Sin embargo, a pesar de las dificultades para construir una efectiva integración regional, la unión económica de nuestros países sigue siendo un proyecto irrenunciable. Probablemente hoy día más que en el pasado porque ahora los desafíos son mayores. Pero esto no se logrará con un nuevo nombre para la integración. Ya tenemos la ALADI y la Alianza del Pacífico y, por cierto, el MERCOSUR.
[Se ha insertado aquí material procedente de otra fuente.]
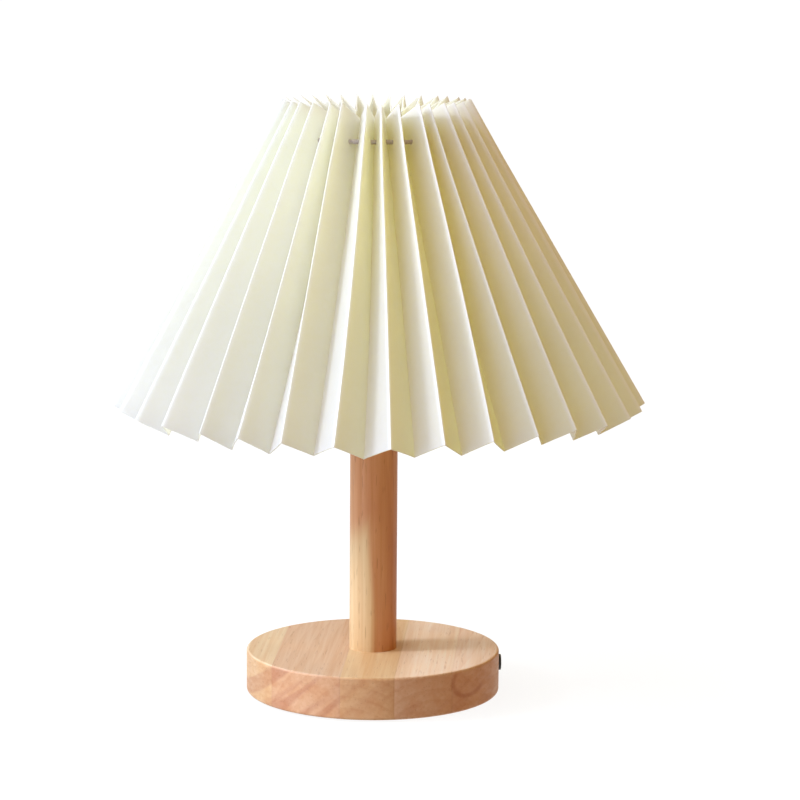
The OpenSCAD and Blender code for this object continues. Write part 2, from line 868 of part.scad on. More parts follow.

Una efectiva integración nos obliga a deponer estrechos intereses nacionales. Necesitamos una política regional común, sin tratamientos diferenciados tanto en las negociaciones con terceros países como frente al capital transnacional. Sólo así se abrirá espacio para una reconversión productiva que agregue valor a nuestras riquezas nacionales y potencie avances conjuntos en ciencia, tecnología, educación pública e innovación. En las condiciones actuales de la globalización, sigue vigente la idea primigenia de Raúl Prebisch: la integración regional es un componente fundamental para el desarrollo.
Las iniciativas de Chávez y Maduro no ayudaron a una efectiva integración. Tampoco servirá el reciente esfuerzo del presidente Piñera. Porque un proyecto integracionista de verdad desafía intereses muy poderosos: las políticas del presidente Trump y de las corporaciones transnacionales. Para enfrentar este desafío no está dispuesta la clase empresarial y política chilena y tampoco lo están los presidentes de los países más grandes de Sudamérica, Macri y Bolsonaro.